That Brooks has gotten Tommy Wilson into basketball shows the impact that he’s had on the community. There’s now a new group of youth in Spring Grove that wants to grow up and wear a Rockets jersey, if only to follow in Brooks’ footsteps.

Count Tommy amongst that group -- though he’s just hoping to make the seventh-grade team next fall, he dreams  of playing for Spring Grove one day down the line.

“He’s not one of those kids that has egos about how good he is,” Tommy said. “He’s obviously very good but he doesn’t share it with all the world and all that, so I think he’s going to be big on helping kids.”

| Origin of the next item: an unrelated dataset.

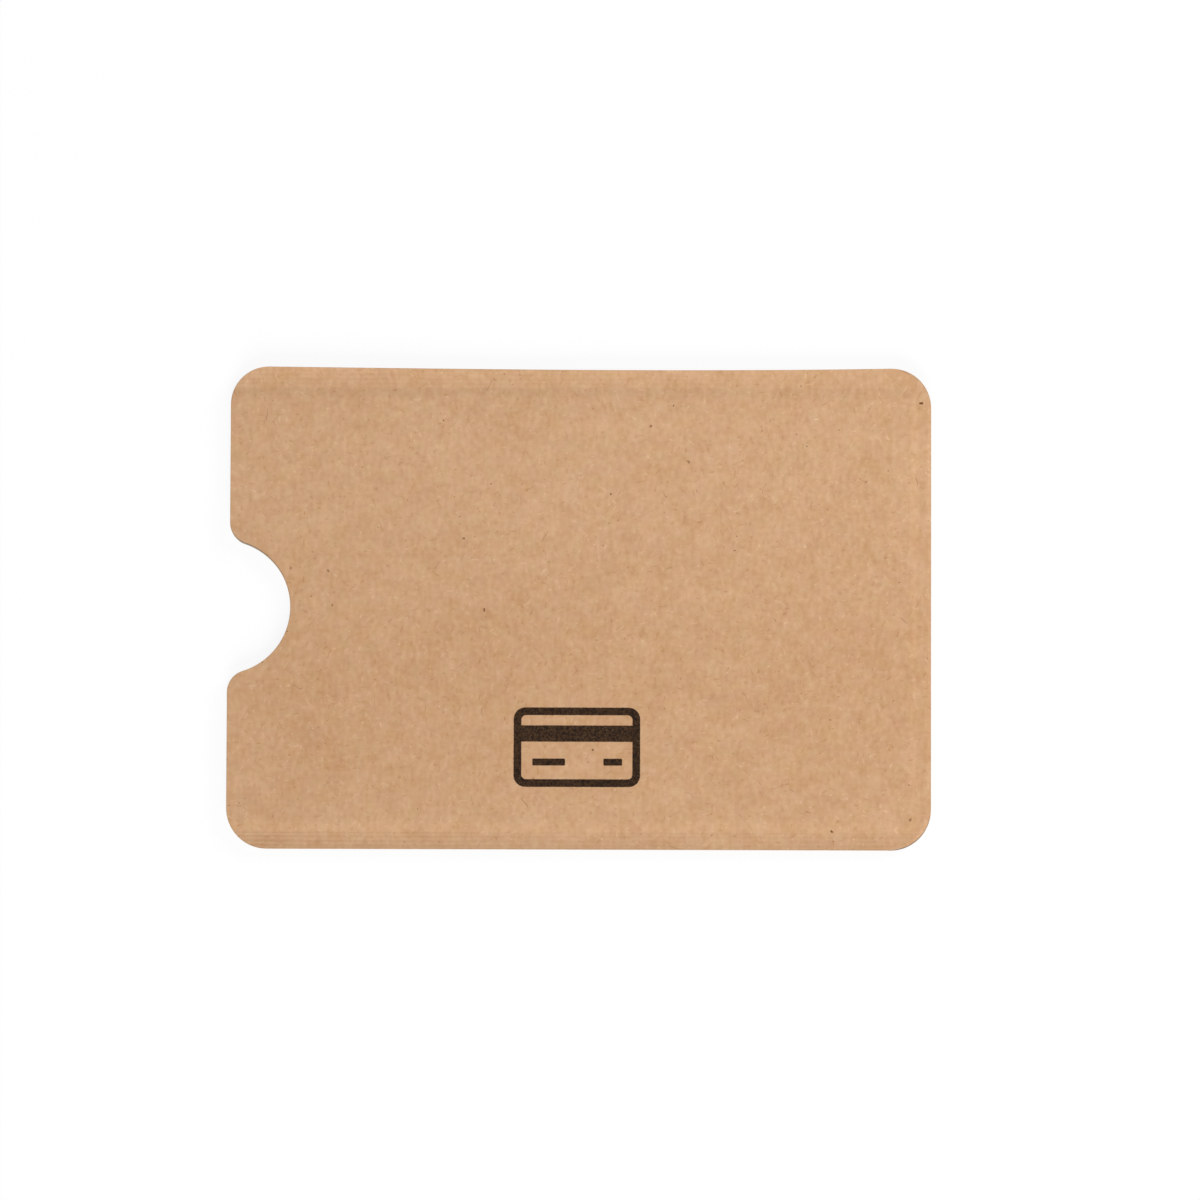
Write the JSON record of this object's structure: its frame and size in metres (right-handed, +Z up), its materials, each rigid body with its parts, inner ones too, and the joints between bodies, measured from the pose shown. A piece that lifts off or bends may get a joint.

Of course, being friends with Spring Grove’s local celebrity certainly has its perks. And Tommy isn’t shy when talking about his famous friend.

“It gives me a lot of bragging rights, yeah,” Tommy said. “My friends, they always ask me what’s happening with him...it’s really cool to have friends like him.

“He’s all the rage,” the 11-year-old added, eliciting a laugh from his mother.

Even cooler when that friendship gets you a chance to travel halfway across the country.

Nikki and Tommy flew down to San Antonio on Friday along with James and Kelly Brooks and Eli’s brother Evan, all coming to town to take in the spectacle of the Final Four and support Eli, no matter what happens during the actual competition -- which may or may not feature the player they’re coming to see.

Brooks’ freshman season has been an up-and-down one, to be sure. He’s started 12 of the 29 games he’s played in, but not since Dec. 30; he’s only played double-figures minutes once since that point. He didn’t appear in either of Michigan’s games last weekend, either the Sweet 16 win over Texas A&M or the Elite 8 win over Florida State.

But Michigan coach John Beilein said at a press conference on Thursday that Brooks “might have been the best player on the floor” during the Wolverines’ closed practice that day, and wasn’t ruling out having the freshmen take the court on Saturday against a Loyola (Chicago) team which has been the storyline of the tournament thus far.

The possibility of watching his hero play on the biggest stage college hoops has to offer had Tommy as excited as could be, but he’ll be plenty happy just to be in the Alamodome, looking at his best friend sitting on the sideline.

“We don’t care whether he plays or not,” Nikki Wilson said. “We just want to support him.”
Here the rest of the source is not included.